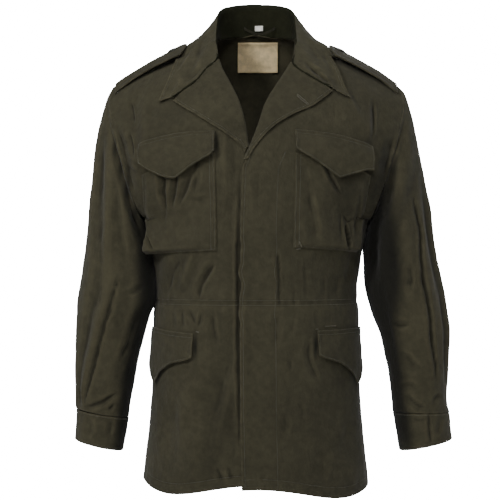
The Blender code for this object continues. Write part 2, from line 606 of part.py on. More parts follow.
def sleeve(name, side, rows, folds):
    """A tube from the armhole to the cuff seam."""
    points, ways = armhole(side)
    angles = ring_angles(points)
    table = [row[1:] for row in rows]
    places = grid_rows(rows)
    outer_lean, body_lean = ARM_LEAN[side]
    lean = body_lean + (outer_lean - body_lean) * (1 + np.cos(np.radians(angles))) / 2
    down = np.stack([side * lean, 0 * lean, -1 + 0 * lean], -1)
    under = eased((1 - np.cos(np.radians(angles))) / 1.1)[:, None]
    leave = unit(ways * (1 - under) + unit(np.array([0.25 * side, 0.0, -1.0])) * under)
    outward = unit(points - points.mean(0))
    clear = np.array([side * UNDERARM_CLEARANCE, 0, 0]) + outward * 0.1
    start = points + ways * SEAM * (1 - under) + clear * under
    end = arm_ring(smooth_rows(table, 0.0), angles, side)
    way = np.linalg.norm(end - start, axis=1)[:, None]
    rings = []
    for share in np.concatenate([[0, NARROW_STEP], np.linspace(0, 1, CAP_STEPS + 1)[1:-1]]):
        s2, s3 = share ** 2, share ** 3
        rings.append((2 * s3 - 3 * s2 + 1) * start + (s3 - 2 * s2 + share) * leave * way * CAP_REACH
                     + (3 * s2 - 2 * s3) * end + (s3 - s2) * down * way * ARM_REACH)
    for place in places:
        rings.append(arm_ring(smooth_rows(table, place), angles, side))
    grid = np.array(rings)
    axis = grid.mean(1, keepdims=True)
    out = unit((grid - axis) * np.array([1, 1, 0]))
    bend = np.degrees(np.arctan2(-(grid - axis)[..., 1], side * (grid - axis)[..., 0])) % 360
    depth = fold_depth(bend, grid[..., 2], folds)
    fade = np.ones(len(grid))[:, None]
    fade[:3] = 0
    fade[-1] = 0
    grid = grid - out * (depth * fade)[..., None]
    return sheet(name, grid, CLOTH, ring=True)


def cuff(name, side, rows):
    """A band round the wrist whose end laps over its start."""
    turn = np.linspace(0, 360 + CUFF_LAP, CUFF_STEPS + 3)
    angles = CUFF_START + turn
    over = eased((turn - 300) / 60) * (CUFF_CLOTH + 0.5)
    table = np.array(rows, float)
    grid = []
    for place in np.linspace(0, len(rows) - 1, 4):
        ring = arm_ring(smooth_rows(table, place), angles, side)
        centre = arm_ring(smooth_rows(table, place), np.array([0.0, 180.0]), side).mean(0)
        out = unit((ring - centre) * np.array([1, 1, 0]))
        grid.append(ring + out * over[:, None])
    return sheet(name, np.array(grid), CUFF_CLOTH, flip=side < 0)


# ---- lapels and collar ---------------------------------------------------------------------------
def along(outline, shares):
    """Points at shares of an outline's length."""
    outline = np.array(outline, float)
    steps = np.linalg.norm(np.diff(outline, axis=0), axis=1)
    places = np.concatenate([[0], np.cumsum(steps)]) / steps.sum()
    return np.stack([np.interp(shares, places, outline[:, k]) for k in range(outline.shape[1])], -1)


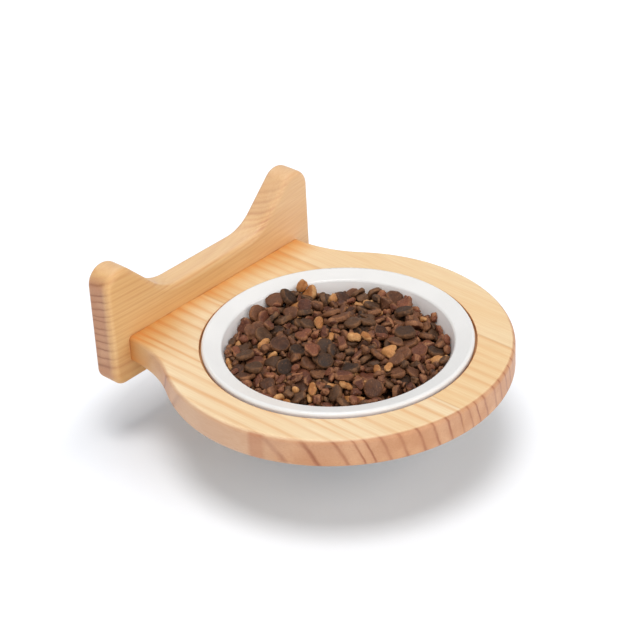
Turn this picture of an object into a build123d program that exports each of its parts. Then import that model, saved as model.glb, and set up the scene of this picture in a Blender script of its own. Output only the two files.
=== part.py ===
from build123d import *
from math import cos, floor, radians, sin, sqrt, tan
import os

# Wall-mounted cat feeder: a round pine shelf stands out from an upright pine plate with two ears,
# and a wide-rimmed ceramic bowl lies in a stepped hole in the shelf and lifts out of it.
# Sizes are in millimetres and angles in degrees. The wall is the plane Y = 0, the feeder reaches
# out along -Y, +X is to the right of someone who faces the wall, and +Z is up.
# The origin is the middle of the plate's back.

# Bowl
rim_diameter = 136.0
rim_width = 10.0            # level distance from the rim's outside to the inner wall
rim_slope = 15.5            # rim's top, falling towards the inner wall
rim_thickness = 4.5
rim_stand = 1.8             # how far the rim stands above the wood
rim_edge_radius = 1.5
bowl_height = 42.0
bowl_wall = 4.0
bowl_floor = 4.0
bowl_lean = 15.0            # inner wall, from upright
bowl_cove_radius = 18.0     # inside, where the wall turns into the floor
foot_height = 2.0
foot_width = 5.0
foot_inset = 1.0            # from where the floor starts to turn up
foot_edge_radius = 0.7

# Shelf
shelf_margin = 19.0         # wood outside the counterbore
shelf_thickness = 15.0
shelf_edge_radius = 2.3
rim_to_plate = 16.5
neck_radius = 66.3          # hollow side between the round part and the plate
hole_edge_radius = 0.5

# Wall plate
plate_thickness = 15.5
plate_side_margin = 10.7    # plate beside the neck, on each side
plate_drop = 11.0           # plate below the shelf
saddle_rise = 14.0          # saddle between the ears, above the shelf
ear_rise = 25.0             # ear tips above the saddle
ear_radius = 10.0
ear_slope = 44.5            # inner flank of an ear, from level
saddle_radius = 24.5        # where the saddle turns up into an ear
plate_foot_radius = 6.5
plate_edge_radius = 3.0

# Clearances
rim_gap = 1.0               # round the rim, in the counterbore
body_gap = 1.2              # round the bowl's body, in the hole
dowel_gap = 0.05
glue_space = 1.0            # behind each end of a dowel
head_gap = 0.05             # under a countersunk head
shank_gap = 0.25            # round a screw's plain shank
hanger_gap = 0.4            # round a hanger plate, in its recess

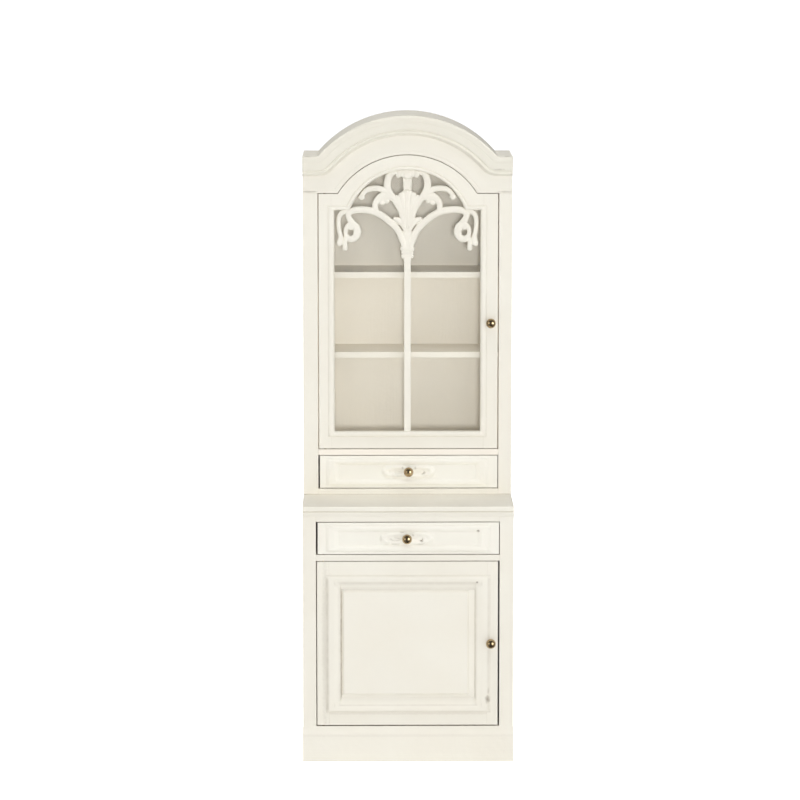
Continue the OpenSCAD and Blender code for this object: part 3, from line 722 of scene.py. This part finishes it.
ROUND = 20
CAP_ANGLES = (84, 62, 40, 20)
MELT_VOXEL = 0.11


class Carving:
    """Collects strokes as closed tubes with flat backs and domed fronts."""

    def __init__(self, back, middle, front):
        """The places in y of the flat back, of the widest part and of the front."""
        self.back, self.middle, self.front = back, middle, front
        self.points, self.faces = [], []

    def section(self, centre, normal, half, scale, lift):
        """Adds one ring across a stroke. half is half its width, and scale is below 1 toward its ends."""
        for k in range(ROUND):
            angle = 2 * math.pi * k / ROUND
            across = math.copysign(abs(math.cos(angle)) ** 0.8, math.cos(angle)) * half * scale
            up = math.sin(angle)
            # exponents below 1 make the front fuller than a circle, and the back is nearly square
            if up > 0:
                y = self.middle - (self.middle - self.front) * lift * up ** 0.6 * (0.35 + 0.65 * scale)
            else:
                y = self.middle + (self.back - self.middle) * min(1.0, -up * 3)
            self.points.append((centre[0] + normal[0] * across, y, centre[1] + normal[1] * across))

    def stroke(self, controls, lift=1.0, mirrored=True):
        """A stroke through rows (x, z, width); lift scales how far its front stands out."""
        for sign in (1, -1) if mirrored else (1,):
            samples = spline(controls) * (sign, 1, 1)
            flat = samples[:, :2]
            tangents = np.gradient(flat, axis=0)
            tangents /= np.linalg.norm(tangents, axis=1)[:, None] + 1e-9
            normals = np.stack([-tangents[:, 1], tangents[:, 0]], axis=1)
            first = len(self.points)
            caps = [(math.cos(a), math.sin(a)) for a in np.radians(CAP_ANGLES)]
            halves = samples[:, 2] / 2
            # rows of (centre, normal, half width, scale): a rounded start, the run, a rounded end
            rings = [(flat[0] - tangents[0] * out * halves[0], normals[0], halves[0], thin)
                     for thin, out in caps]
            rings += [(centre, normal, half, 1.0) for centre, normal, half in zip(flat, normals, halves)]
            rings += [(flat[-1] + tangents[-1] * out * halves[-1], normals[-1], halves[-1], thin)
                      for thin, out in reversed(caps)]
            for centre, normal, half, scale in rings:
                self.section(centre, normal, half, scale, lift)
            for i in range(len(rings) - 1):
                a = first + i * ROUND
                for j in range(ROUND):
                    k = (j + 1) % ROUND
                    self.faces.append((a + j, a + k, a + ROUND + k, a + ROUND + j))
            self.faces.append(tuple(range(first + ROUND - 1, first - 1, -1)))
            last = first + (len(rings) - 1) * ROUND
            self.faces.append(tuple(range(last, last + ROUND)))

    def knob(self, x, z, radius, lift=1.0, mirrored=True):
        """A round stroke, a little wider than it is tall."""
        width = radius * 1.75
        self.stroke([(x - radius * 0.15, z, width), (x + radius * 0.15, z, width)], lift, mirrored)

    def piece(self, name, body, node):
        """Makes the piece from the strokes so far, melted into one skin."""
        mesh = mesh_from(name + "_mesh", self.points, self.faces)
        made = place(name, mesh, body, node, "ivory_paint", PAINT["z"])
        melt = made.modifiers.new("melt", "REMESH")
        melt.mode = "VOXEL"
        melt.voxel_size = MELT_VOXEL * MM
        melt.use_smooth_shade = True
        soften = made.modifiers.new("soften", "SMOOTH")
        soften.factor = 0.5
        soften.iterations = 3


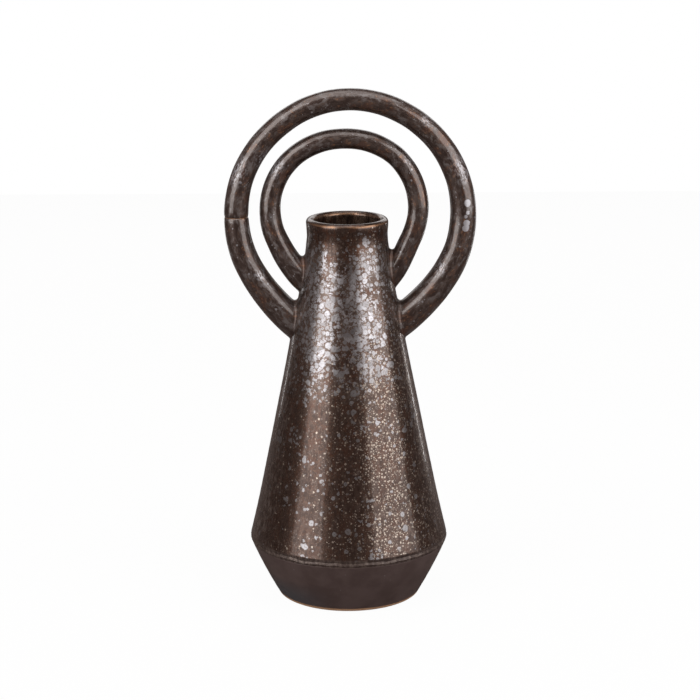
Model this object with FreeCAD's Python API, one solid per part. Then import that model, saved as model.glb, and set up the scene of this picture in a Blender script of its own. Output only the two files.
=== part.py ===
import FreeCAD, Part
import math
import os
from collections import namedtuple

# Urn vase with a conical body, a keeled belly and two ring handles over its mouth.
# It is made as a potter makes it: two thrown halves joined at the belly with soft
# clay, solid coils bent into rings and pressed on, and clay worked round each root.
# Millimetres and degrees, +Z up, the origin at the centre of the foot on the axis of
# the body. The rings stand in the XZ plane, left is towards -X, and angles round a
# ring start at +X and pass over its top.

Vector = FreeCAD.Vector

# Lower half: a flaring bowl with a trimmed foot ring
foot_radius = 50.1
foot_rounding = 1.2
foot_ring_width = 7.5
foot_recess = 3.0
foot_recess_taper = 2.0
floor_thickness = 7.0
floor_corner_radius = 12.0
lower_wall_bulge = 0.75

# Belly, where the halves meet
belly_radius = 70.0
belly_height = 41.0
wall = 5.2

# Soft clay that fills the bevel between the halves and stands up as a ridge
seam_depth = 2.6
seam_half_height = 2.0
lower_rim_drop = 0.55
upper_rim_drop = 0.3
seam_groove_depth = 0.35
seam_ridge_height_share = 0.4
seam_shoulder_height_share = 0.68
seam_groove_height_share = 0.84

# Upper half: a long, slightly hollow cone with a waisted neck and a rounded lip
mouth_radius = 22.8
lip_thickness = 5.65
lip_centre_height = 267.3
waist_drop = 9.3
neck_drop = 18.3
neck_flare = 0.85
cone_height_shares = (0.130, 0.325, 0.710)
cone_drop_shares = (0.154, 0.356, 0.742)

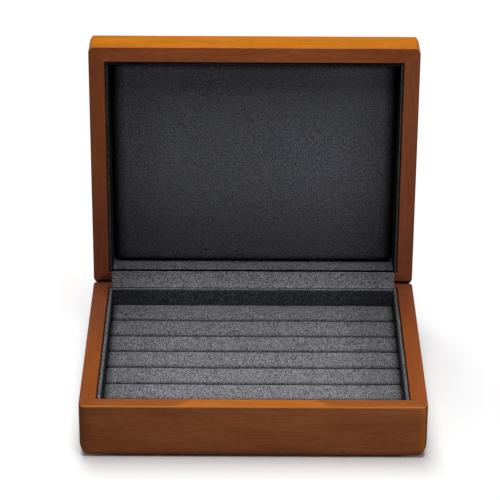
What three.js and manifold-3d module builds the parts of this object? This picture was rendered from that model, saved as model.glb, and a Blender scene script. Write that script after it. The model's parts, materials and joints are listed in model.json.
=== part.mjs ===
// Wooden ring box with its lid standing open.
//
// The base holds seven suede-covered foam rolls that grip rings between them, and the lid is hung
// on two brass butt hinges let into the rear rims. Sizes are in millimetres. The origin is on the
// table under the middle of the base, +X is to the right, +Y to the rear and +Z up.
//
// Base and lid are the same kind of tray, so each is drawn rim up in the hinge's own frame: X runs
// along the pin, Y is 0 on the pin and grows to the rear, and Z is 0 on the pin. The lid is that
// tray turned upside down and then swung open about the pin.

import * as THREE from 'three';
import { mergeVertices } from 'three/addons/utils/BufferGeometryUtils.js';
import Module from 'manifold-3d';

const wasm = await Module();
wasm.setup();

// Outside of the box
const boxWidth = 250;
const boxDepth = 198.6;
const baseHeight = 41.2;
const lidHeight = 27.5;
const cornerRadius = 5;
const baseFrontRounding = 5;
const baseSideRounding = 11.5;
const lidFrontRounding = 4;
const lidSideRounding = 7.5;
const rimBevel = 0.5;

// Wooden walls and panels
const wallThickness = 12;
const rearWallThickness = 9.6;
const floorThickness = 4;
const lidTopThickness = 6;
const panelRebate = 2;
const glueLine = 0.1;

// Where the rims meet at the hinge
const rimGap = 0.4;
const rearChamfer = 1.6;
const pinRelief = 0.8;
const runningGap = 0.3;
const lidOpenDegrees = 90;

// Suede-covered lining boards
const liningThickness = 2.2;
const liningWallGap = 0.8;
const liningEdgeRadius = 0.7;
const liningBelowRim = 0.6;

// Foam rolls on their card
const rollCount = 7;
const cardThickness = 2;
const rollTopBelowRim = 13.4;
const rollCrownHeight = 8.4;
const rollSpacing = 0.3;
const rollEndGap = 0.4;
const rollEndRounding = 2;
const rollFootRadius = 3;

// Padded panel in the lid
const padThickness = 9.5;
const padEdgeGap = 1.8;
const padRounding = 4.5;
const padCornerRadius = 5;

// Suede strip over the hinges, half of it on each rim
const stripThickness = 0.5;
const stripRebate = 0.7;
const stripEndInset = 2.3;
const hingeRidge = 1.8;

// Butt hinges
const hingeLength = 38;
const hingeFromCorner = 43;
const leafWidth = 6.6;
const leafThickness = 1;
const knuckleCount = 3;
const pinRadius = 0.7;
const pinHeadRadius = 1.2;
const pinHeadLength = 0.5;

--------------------

Give back, verbatim, the lines from the top of the entries above through the line containing "return sheet(name, grid, CLOTH, ring=True)".

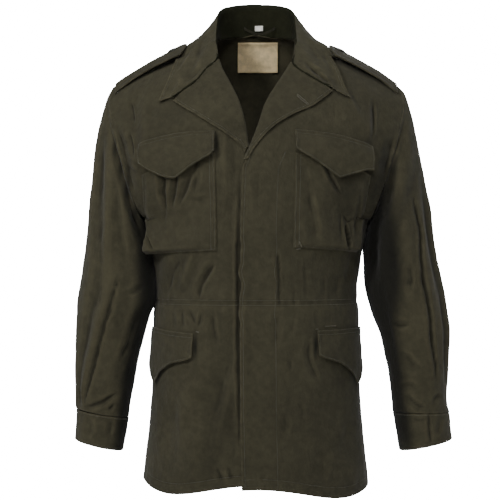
The Blender code for this object continues. Write part 2, from line 606 of part.py on. More parts follow.
def sleeve(name, side, rows, folds):
    """A tube from the armhole to the cuff seam."""
    points, ways = armhole(side)
    angles = ring_angles(points)
    table = [row[1:] for row in rows]
    places = grid_rows(rows)
    outer_lean, body_lean = ARM_LEAN[side]
    lean = body_lean + (outer_lean - body_lean) * (1 + np.cos(np.radians(angles))) / 2
    down = np.stack([side * lean, 0 * lean, -1 + 0 * lean], -1)
    under = eased((1 - np.cos(np.radians(angles))) / 1.1)[:, None]
    leave = unit(ways * (1 - under) + unit(np.array([0.25 * side, 0.0, -1.0])) * under)
    outward = unit(points - points.mean(0))
    clear = np.array([side * UNDERARM_CLEARANCE, 0, 0]) + outward * 0.1
    start = points + ways * SEAM * (1 - under) + clear * under
    end = arm_ring(smooth_rows(table, 0.0), angles, side)
    way = np.linalg.norm(end - start, axis=1)[:, None]
    rings = []
    for share in np.concatenate([[0, NARROW_STEP], np.linspace(0, 1, CAP_STEPS + 1)[1:-1]]):
        s2, s3 = share ** 2, share ** 3
        rings.append((2 * s3 - 3 * s2 + 1) * start + (s3 - 2 * s2 + share) * leave * way * CAP_REACH
                     + (3 * s2 - 2 * s3) * end + (s3 - s2) * down * way * ARM_REACH)
    for place in places:
        rings.append(arm_ring(smooth_rows(table, place), angles, side))
    grid = np.array(rings)
    axis = grid.mean(1, keepdims=True)
    out = unit((grid - axis) * np.array([1, 1, 0]))
    bend = np.degrees(np.arctan2(-(grid - axis)[..., 1], side * (grid - axis)[..., 0])) % 360
    depth = fold_depth(bend, grid[..., 2], folds)
    fade = np.ones(len(grid))[:, None]
    fade[:3] = 0
    fade[-1] = 0
    grid = grid - out * (depth * fade)[..., None]
    return sheet(name, grid, CLOTH, ring=True)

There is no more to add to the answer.